Narciso Castro Yanes.
Sobre la corriente del río sanguinolento en que han convertido veredas y campos del territorio nacional, y en los torbellinos que deja a su paso, flota como boya la semántica utilizada por el gobierno en sus diferentes niveles, para disimular su incapacidad de poner orden y asordinar la grita de quienes sufren la desaparición violenta de sus hijos, hermanos, padres y amigos, que de seres vivientes pasaron a ser estadística necrológica. En los llamados a frenar el genocidio, las autoridades de alta escala creen cumplir su deber con discursos altisonantes, en los cuales emerge, no se sabe con qué fin, el cambio de nombre de las masacres, a las que el presidente de la República ahora llama homicidios colectivos, como habla de paz con legalidad y llama guachafita a los atentados en que pierden la vida campesinos, indígenas, policías y soldados, como cuando en una ocasión expresó con tono auspicioso: “¡Se acabó la guachafita!”, para aludir a la muerte del temible delincuente Walter Patricio Arizala Vernaza, alias “Guacho”, que hizo parte de la extinguida guerrilla Farc, autor de crímenes como el perpetrado contra los ecuatorianos Oscar Villacis y Katty Velasco, que creó tensión entre el pais de éstos y el nuestro, y por los que con razón o sin ella los deudos culparon al Estado colombiano por negligencia.

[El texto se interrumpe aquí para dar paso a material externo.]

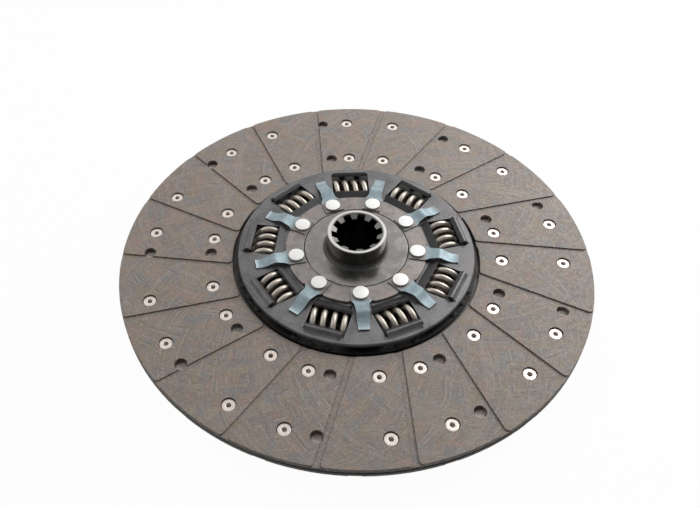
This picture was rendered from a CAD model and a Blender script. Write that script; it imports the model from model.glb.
"""Dresses the clutch disc: finishes, smooth springs and rivets, floor, light and camera.

The disc's axis is Z. Meshes, lights and settings are in metres. A Finish works in
millimetres, and so do the constants that say mm.
"""

import math

import bmesh
import bpy
from bpy.props import FloatProperty, FloatVectorProperty, IntProperty, PointerProperty
from bpy.types import Operator, Panel, PropertyGroup
from mathutils import Matrix, Vector


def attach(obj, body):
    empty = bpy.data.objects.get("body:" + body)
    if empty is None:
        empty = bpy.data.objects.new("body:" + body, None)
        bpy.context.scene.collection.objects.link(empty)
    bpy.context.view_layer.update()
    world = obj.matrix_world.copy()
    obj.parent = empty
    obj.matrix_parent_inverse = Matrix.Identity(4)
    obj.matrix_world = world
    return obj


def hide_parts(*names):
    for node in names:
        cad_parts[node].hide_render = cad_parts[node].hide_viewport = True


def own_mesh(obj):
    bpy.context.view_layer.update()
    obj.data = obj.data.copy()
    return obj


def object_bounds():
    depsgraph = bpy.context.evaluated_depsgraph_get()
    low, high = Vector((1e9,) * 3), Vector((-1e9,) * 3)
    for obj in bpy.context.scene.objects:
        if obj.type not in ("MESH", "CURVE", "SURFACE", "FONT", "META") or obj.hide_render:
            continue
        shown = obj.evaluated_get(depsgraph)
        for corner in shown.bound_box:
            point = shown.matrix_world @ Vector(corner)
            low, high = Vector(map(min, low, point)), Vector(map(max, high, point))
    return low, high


bl_info = {
    "name": "Clutch disc dressing",
    "version": (1, 0, 0),
    "blender": (4, 5, 0),
    "location": "3D View > Sidebar > Clutch disc",
    "description": "Finishes, springs, rivets and studio for a sprung clutch disc",
    "category": "Object",
}

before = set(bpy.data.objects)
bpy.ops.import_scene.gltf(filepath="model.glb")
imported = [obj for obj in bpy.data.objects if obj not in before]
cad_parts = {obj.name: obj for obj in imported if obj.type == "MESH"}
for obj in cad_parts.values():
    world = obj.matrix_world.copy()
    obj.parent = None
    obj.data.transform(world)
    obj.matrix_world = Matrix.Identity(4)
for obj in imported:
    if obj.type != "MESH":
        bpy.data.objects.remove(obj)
CAD_LOW, CAD_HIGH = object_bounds()

MM = 0.001
REPEATS = 9
REPEAT_ANGLE = math.radians(360 / REPEATS)

# Levels and radii of the solids, in mm
FACE_LEVEL = 4.8
GROOVE_FLOOR_LEVEL = 3.6
HUB_FRONT_LEVEL = 34.3
HUB_REAR_LEVEL = -25.7
TOOTH_FRONT_LEVEL = 31.1
TOOTH_REAR_LEVEL = -22.5
BORE_MOUTH_RADIUS = 23.4
TUBE_RADIUS = 25.9
TUBE_ROOT_RADIUS = 29.9
RIVET_CIRCLE = 54.4
RIVET_HEAD_RADIUS = 6.8
PAD_END_RADIUS = 61.5
LEAF_END_RADIUS = 90.8
FACING_INNER_RADIUS = 110.8
FACING_MIDDLE_RADIUS = 160.4
FACING_OUTER_RADIUS = 210.0

# Facing rivets: rows, seats, the bore's rounded mouth and its floor above the tail, in mm
FACING_ROWS = (130.7, 185.5)
HEAD_SEAT_LEVEL = 2.7
SHEET_LEVEL = 0.5
RIVET_MOUTH = 0.5
RIVET_FLOOR = 1.1

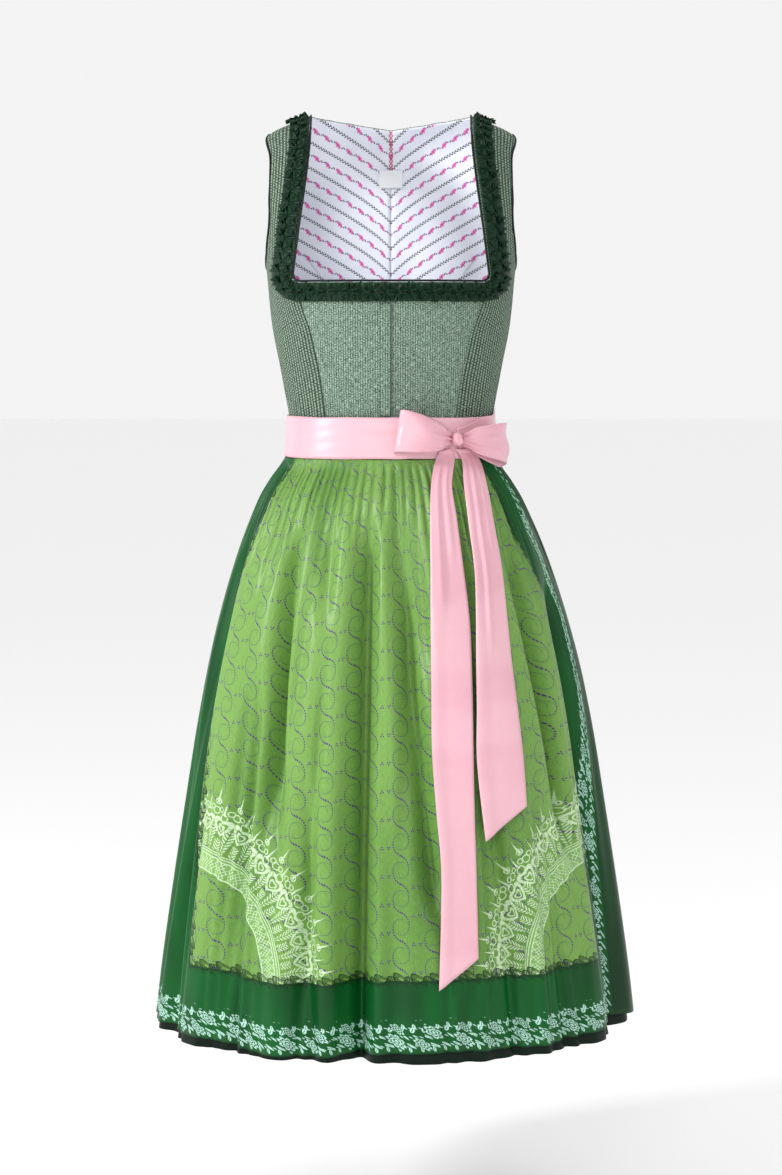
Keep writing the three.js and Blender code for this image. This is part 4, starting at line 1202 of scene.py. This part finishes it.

Ni remotamente siquiera se avizora en el firmamento nacional una política encaminada a frenar la violencia en zonas claramente identificadas, en las que después de cada masacre u “homicidio colectivo”, para guardar unidad con el eufemismo, llegan funcionarios y miembros de los cuerpos castrenses a dar el pésame y a realizar consejos de seguridad que de nada sirven, porque los cruentos hechos se repiten día tras día y que según las víctimas y observadores imparciales, obedecen a la falta de presencia del Estado como ente jurídico, con vías, acueductos, salud, escuelas, hospitales, asesoría técnica, créditos y no solo con armas, cuyo uso como última ratio es el extremo al que debe llegarse para reprimir atentados y amenazas a la comunidad. En los dos largos años que lleva el actual gobierno no se ha visto una sola obra de su inspiración que los ciudadanos debamos agradecer, sino anuncios rutinarios de planes y proyectos que a la ciudadanía no le reportan ningún beneficio, y el mensaje que con insistencia se le ransmite, para colmo, es el de que todos los males de la República son culpa de la administración precedente.
Sobre el gobierno se comenta “sottovoce” que tiene dos jefes, uno formal y otro material, y en forma de chiste de salón se lo compara en dos momentos con la pasada campaña presidencial, en símil con el candidato de entonces luego elegido, y lo que le ocurrió a un hombre feo y de baja estatura que se enamoró de una linda y espigada mujer, a la que se aproximó con piropos que la dama desdeñó con la expresión: “¡muy poco pájaro p´ mucha jaula!”. Aunque la persistencia del pretendiente lo llevó al triunfo, en la realidad de la vida conyugal la dura admonición de la preconquista quedó demostrada, pero como no diera su brazo a torcer, el hombre aceptó con resignación una aventajada coadyuvancia. La gente se confunde y cree que hay un mandatario nominal y otro real, que obra en función propia, personal, distinta a lo que los electores esperaban, que en vez de satisfacer el anhelo común hace lo contrario. Un ejemplo de eso podría hallarse en la deportación del narcoparamilitar Salvatore Mancuso de Estados Unidos a Italia, que deja la sensación de que en ello no hubo error sino algo de finalidad personal, contrario fatalmente a la memoria histórica necesaria para restañar las heridas infligidas a la sociedad a la cual se la priva del derecho a conocer la verdad sobre la autoría y la responsabilidad en los múltiples crímenes de lesa humanidad a los que el convicto estuvo vinculado, en connivencia con terceros de diverso origen, en los más crueles y sangrientos episodios que en el país se recuerden.